Into the Abyss, A tale of death. A tale of life puede verse en Internet y está estructurado como si fuera un libro (de hecho el caso que relata es increíblemente parecido al que llevó a Truman Capote a escribir A sangre fría) , con un prólogo, cinco capítulos y un epílogo. Describe, en su enmarañada complejidad, el caso de un triple homicidio ocurrido en Texas en el 2001 por el que Jason Burkett fue condenado a cadena perpetua y James Perry a la muerte por inyección letal. Herzog muestra sus cartas desde el principio: él está en desacuerdo con la pena de muerte, y su película intenta ser un alegato contra este anacronismo legal tan arraigado en los Estados Unidos, pero no por eso va a sentir simpatía por los supuestos asesinos ni tomará los atajos de un Moore. Por eso elige empezar por el crimen, reconstruyéndolo con minuciosidad, mostrando el horror y el absurdo de los asesinatos: un par de chicos que querían robar un auto, un Camaro rojo, para salir a dar unas vueltas y alardear con sus amigos. Como las cosas se complicaron, mataron a las tres personas que se pusieron en el camino. Herzog utiliza los videos de la policía, entrevista a los investigadores, a los condenados y a la familia de las víctimas, y el capitalismo queda desnudo en su estúpida violencia: de la propiedad privada a la eliminación física puede haber solo un paso.

Pero no todo es tan sencillo y es a través de los atractivos personajes que suele conseguir para sus testimonios que Herzog ilumina el negro lomo de la bestia, que en este caso es el pueblo de Conroe, donde casi todos tienen algún familiar asesinado o en la cárcel. En la película aparece una mujer que perdió a su madre y a su hermano en la matanza y que terminó desconectando su teléfono porque cada vez que sonaba una voz le comunicaba que alguien más había muerto. Hay un padre que cumple una condena de cuarenta años y que tiene a sus dos hijos presos en el penal que queda del otro lado de la calle. Está el testimonio del ex encargado de las ejecuciones, un tipo que supervisó la muerte de 125 personas (a un ritmo de dos por semana durante la década del 90) y que de un día para otro empezó a ver fantasmas y renunció. Hay una mujer que se enamoró de uno de los condenados por el homicidio, y que de alguna manera pudo contrabandear el semen de su marido preso para inseminarse artificialmente. Hay un plano de la hoja con la sentencia de muerte de Perry, con el detalle que muestra el horario en que lo sacaron de la celda, lo inyectaron, dijo sus últimas palabras y murió: todo el proceso duró apenas diecisiete minutos.
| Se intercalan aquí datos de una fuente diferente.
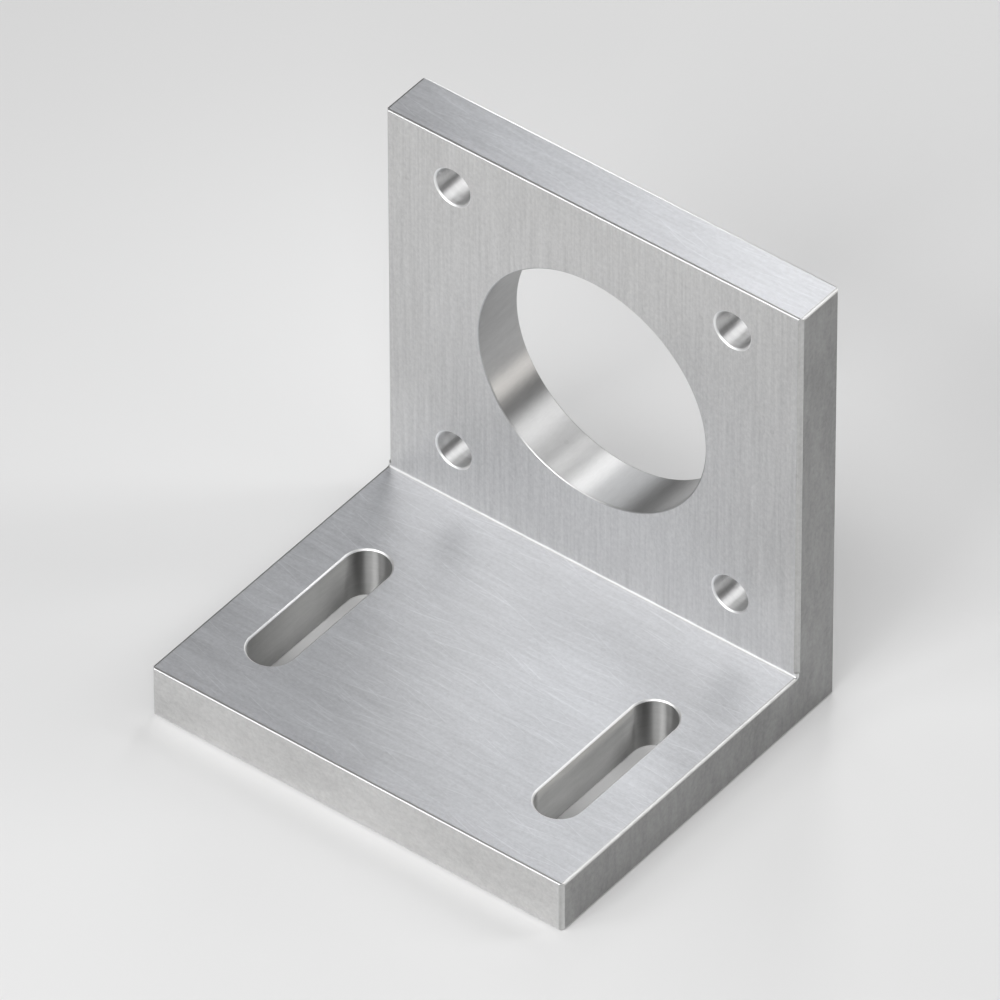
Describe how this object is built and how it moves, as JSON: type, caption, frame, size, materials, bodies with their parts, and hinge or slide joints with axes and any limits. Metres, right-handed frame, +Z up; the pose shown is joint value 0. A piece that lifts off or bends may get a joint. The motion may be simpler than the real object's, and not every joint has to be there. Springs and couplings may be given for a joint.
{
  "type": "motor mounting bracket",
  "caption": "Thick L-shaped motor bracket with a chamfered register bore and a square of bolt holes in its upright, and adjusting slots in its foot.",
  "frame": {"origin": "on the underside of the foot, in the middle of the bracket's width and depth", "axes": "+X across the bracket, +Y from the foot's front edge to the back of the upright, along the motor's axis, +Z up"},
  "size_m": [0.07, 0.06, 0.0725],
  "materials": {
    "brushed_aluminium": "clear, fine-brushed machined aluminium with broken edges"
  },
  "bodies": {
    "root": {"bracket": "brushed_aluminium"}
  },
  "joints": []
}
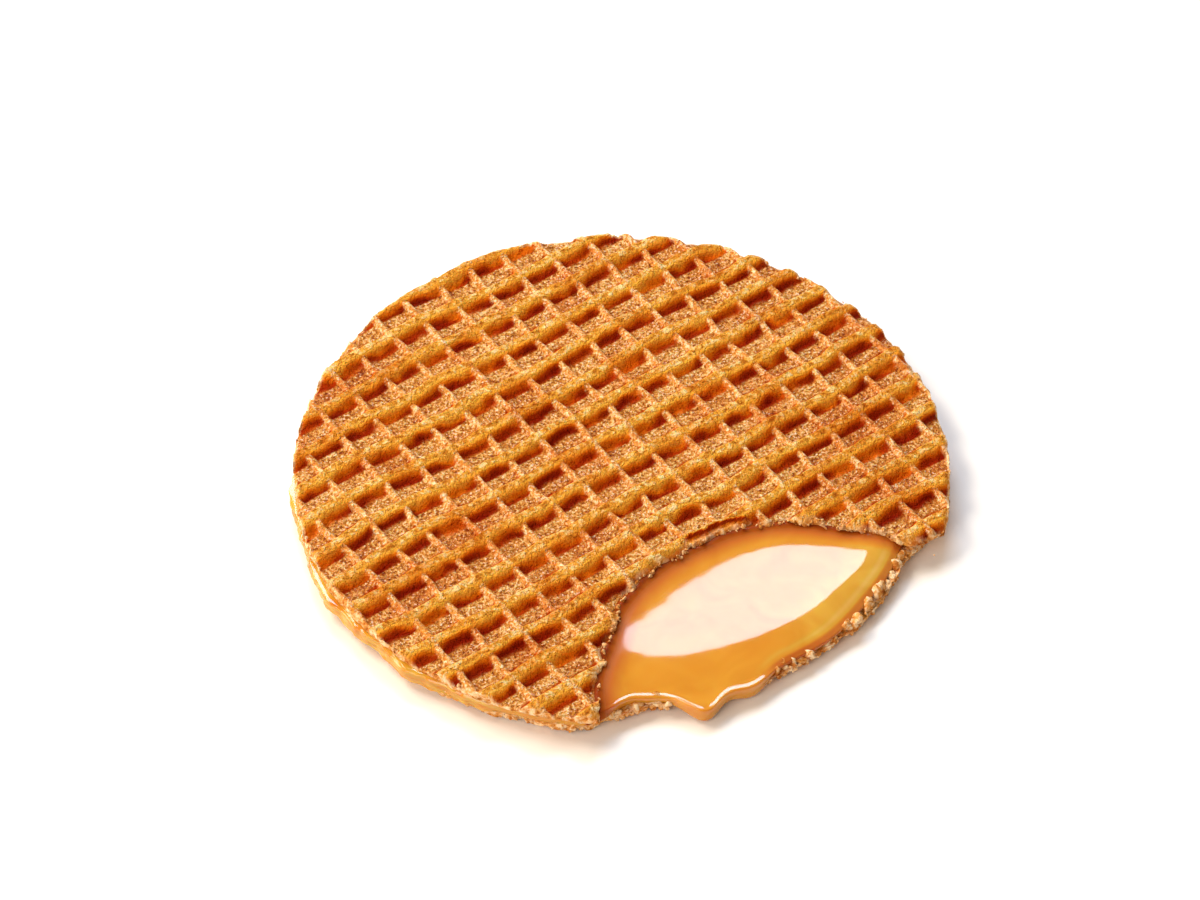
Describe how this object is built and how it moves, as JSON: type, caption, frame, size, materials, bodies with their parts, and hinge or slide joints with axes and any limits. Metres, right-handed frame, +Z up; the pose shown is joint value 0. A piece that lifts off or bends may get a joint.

Herzog se desvía de la historia central, se enamora de los relatos accesorios, deja siempre la cámara un segundo de más para captar las verdaderas reacciones de sus entrevistados, y hasta cuando editorializa de más es tan honesto que no influye en las conclusiones del espectador. Es difícil que haya dos personas que vean juntas Into the Abyss y lleguen a la misma idea. ¿Cuánto influye la facilidad con que se accede a las armas de fuego en la violencia intrínseca de la sociedad americana? ¿Cambia algo en los familiares de las víctimas el ver cómo muere en una camilla la persona que asesinó a sus seres queridos? ¿No es acaso la obligación de volver una y otra vez a estas preguntas lo que todo gran documentalista debería tener en mente a la hora de hacer sus películas?.